Concerned about the stonewalling, Woodford asked for a PricewaterhouseCoopers investigation. When word reached the Olympus board in Tokyo of the inquiry, Woodford was fired.
He then went public. (Hence the title of the book: Exposure — Inside the Olympus Scandal: How I Went From CEO to Whistleblower.) In essence, Olympus had been hiding huge losses from derivative trading which started about 20 years ago. Then accounting changes forced them to cover up the losses in a different way. So, in a huge fraud, they spent $1.7B on virtually worthless acquisitions and paid themselves grotesque "deal fees" through phony advisors. These funds were used to fill the balance sheet hole caused by the prior derivative losses. As Woodford began to untangle this web of fraud and corruption, he was blocked by company governance and Japanese business culture — and, like many whistleblowers, felt threatened and friendless.

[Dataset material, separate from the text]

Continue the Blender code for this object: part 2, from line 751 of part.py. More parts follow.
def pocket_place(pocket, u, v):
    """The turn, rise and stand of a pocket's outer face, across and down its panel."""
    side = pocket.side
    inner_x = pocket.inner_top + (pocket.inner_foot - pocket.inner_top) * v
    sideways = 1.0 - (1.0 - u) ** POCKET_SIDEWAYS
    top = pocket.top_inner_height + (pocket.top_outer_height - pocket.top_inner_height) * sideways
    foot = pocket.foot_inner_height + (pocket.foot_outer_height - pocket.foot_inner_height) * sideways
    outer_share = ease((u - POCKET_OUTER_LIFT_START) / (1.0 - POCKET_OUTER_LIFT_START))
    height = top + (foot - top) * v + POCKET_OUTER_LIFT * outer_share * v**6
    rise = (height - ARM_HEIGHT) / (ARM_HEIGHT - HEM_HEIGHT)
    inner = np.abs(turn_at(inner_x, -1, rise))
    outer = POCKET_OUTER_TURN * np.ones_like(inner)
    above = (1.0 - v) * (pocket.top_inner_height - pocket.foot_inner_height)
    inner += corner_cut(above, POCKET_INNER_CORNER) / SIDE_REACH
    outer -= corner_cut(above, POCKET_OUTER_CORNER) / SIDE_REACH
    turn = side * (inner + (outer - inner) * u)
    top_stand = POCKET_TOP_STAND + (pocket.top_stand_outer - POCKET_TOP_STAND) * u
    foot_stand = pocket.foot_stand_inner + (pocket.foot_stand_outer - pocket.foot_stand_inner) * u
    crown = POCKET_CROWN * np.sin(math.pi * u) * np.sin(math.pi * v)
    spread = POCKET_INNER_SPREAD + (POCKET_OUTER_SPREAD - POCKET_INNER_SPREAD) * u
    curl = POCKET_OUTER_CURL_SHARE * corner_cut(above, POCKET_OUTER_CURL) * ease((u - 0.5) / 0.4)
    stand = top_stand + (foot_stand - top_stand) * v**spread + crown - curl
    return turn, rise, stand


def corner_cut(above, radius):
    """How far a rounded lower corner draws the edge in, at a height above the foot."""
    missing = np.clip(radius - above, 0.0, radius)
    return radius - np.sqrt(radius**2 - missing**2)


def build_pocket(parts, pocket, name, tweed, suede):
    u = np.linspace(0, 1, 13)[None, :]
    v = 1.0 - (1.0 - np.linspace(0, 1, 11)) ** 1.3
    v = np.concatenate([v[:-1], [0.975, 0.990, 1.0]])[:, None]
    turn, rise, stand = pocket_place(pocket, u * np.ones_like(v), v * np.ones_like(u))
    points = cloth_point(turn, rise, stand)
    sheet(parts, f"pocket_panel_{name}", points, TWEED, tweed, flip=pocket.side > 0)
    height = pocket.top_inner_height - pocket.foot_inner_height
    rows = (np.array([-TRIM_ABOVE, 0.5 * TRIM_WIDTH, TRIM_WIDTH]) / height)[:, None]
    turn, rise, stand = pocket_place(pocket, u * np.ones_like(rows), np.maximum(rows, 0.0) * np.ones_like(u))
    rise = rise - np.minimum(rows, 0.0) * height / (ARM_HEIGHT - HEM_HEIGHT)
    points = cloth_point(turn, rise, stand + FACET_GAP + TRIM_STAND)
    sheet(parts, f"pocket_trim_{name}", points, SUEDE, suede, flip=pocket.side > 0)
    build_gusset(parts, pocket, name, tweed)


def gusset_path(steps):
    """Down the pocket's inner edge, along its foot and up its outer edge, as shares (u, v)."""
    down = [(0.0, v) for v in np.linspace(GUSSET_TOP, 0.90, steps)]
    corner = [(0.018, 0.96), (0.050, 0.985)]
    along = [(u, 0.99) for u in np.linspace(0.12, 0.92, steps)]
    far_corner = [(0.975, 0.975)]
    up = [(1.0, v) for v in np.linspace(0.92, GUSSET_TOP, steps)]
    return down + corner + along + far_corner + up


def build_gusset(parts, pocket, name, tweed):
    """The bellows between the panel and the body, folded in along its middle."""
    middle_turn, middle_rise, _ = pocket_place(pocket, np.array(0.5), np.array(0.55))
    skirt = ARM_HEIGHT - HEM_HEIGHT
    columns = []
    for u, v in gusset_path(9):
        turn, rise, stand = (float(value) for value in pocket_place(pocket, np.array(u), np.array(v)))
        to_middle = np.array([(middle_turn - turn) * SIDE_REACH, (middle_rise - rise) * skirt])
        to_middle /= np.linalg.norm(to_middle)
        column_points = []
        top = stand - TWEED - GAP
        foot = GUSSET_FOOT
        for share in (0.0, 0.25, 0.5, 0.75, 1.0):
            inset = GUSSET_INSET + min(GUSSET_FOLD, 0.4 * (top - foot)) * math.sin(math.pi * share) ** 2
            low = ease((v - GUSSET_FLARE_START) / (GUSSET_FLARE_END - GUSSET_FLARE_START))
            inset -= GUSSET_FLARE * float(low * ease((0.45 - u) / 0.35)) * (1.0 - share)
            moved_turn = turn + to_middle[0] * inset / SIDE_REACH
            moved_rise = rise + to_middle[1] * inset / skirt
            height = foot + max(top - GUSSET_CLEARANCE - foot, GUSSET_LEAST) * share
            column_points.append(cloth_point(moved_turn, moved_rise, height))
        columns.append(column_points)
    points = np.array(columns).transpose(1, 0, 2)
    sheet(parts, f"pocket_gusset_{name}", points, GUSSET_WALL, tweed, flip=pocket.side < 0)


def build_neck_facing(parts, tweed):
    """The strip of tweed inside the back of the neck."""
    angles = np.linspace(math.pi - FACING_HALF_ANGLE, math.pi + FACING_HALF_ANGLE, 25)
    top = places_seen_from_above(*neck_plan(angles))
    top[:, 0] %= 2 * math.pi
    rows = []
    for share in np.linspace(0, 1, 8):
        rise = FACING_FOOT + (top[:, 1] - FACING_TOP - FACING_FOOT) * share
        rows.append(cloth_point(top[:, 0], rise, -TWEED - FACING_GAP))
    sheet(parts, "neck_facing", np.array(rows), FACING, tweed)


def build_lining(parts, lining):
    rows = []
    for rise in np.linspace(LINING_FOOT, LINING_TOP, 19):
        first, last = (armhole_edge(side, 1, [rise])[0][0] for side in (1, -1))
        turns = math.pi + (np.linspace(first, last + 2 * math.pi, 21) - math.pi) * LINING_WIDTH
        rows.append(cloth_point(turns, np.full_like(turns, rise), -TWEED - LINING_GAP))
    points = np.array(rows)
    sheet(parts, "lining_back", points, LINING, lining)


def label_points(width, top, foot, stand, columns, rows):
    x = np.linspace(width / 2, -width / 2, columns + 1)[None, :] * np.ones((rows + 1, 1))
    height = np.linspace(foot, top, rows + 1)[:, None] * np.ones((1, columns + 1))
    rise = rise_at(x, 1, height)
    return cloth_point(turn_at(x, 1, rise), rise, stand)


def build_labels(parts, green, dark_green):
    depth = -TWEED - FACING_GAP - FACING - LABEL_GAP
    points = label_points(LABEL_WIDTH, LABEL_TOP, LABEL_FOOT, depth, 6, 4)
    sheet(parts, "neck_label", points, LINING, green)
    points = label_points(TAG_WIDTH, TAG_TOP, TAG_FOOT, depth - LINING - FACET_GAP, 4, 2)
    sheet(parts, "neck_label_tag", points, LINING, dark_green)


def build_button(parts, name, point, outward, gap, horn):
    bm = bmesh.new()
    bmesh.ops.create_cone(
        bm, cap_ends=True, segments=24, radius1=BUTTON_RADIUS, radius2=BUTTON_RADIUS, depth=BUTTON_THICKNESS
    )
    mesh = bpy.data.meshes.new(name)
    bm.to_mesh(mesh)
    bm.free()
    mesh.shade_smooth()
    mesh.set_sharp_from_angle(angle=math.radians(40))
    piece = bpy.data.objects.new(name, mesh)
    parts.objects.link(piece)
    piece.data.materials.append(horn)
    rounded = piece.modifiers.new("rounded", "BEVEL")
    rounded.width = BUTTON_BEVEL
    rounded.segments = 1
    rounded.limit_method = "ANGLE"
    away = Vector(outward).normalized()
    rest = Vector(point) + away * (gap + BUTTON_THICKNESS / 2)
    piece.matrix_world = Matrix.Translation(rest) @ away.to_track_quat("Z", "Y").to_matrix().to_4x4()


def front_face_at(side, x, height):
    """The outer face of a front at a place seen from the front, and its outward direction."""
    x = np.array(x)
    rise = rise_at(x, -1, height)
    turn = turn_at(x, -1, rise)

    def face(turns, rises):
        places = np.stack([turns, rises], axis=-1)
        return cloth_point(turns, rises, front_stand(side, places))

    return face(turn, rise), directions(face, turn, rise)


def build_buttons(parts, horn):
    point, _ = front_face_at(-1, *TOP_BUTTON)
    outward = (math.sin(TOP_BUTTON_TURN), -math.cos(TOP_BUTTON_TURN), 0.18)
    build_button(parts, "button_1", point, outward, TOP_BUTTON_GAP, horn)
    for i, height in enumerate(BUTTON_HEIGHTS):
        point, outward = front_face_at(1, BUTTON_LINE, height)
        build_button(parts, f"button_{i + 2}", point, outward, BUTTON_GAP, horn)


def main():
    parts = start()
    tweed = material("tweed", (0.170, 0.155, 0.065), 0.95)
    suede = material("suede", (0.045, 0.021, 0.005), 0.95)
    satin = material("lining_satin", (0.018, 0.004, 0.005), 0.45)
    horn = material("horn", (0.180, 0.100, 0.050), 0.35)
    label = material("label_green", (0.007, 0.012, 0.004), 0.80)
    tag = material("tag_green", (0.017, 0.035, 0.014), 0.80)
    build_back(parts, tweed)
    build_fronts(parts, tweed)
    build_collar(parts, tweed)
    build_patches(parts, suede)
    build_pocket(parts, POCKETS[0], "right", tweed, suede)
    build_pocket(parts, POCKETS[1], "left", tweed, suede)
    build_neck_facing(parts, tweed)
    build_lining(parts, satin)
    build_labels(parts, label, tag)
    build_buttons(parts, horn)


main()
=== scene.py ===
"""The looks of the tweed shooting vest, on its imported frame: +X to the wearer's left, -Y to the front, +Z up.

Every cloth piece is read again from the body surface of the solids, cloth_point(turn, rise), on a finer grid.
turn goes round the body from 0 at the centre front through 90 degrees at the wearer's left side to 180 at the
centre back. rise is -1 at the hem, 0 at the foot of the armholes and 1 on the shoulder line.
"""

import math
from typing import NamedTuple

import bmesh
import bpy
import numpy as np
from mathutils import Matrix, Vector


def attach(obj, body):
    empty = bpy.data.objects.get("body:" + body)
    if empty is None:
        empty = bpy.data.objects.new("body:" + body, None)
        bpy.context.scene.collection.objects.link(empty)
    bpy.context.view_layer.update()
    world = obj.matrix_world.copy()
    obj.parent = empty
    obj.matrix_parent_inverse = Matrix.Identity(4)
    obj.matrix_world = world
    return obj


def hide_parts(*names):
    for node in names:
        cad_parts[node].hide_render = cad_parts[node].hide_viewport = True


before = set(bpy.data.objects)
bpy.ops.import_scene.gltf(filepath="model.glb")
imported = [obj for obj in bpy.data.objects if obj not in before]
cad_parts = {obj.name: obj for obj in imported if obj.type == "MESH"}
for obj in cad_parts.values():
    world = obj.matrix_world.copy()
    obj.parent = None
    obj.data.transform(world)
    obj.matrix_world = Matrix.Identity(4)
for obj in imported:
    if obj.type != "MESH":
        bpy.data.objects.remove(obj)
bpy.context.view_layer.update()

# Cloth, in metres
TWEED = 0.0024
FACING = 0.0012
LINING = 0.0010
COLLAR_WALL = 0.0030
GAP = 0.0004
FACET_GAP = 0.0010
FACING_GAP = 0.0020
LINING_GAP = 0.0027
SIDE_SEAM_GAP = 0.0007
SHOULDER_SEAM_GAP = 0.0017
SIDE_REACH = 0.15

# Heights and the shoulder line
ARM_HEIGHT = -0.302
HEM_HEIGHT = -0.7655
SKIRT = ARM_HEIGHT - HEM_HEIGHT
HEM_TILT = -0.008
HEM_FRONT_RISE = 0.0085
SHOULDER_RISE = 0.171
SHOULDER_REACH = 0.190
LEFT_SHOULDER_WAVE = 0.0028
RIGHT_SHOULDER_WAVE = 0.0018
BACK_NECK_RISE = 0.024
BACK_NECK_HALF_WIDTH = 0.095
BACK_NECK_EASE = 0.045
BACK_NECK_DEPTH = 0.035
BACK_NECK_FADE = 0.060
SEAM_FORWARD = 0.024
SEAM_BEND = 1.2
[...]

But the international media forced the company to appoint a group of independent investigators who publicly detailed the massive fraud which Woodford had alleged. This led to guilty pleas in September by the company and its former board chair, executive vice-president, and auditor. They are awaiting sentencing. The case was a mammoth black eye for a prominent Japanese company — and became a major international story, challenging (once again) the nation's corporate governance culture and cozy company-government relationships. Damning facts had been covered up — and then manipulated for years, with large sums involved.
It was a major event, with significant impact.
The second whistleblower — wielding harsh opinions, not hard facts — is Greg Smith, who resigned from Goldman Sachs in March with a New York Times op-ed blast at his employer of 12 years, entitled "Why I am Leaving Goldman Sachs." In contrast to Olympus CEO Woodford, Smith was a middle level employee, an executive director and vice president in Goldman's London office selling U.S. equity derivatives to European clients (one of 13,000 Goldman VPs according to Bloomberg). The March op-ed was followed by an October book, Why I Left Goldman Sachs: A Wall Street Story.
As I, and others, noted at the time, the Times op-ed was high on indignation and low on facts. Smith charged that Goldman put its own interests ahead of clients; people were promoted by foisting profitable but unsuitable products on customers; and that Goldman's culture of service had given way to a culture of greed. But, in the op-ed, not a single charge was backed up with a single fact.
More importantly, Smith was repeating general criticisms of Goldman that had been in circulation for months following the financial meltdown. For example, the SEC in 2010 had charged Goldman with misleading some of the parties to a billion dollar transaction (involving a complex derivative called a synthetic collateralized debt obligation), alleging specific facts about undisclosed conflicts of interest. Goldman settled within months for $550 million. And in January 2011, more than a year before Smith's op-ed (and in response to the SEC complaint), Goldman issued a report on business standards seeking to make more transparent how it would handle with clients its different roles of advisor, fiduciary, market-maker, underwriter, asset manager and investor for its own account. The point here is only that Goldman was ostensibly and explicitly addressing many of the issues raised by Smith a year before his op-ed and a year-and-a-half before his book. (Whether or how those efforts have been meaningful is a wholly different matter and not the subject of this piece).
Despite an alleged $1.5 million advance and 270 plus pages of text, Smith's book is also devoid of any details, according to a review by respected Times Columnist James B. Stewart. Says Stewart simply: "The book...fails to deliver concrete examples to back up his sweeping conclusions."
Opinions, not facts. And Smith's lack of facts means that, as far as the public knows, his harsh opinions, in contrast to Woodford's hard facts, have not led to a single inquiry or action by public regulators or enforcers. Woodford's revelation of facts had dramatic results. Smith's "insiders" opinions seem, in retrospect, to have added another voice to general criticisms which had been leveled at the firm for some time prior. No doubt they added incremental pressure to Goldman's efforts to untangle its conflicting roles and to build client confidence, but, without specifics, any general impact is hard to assess.
Business leaders must respond directly to bad facts (carefully developed!), as Olympus eventually did by appointing an independent committee that exposed the mammoth, years-long fraud and brought down high level executives. Business leaders may respond indirectly, or not at all, to harsh opinions, utterly lacking in factual foundation, although they would surely be wise internally to take credible criticisms to heart, even if not clearly "proven."
For these reasons, the public interest is far better served by insider charges rooted in detailed facts that require a corporate response than vague (if rhetorically provocative) insider opinions which do not require — indeed cannot prompt — a detailed company rebuttal.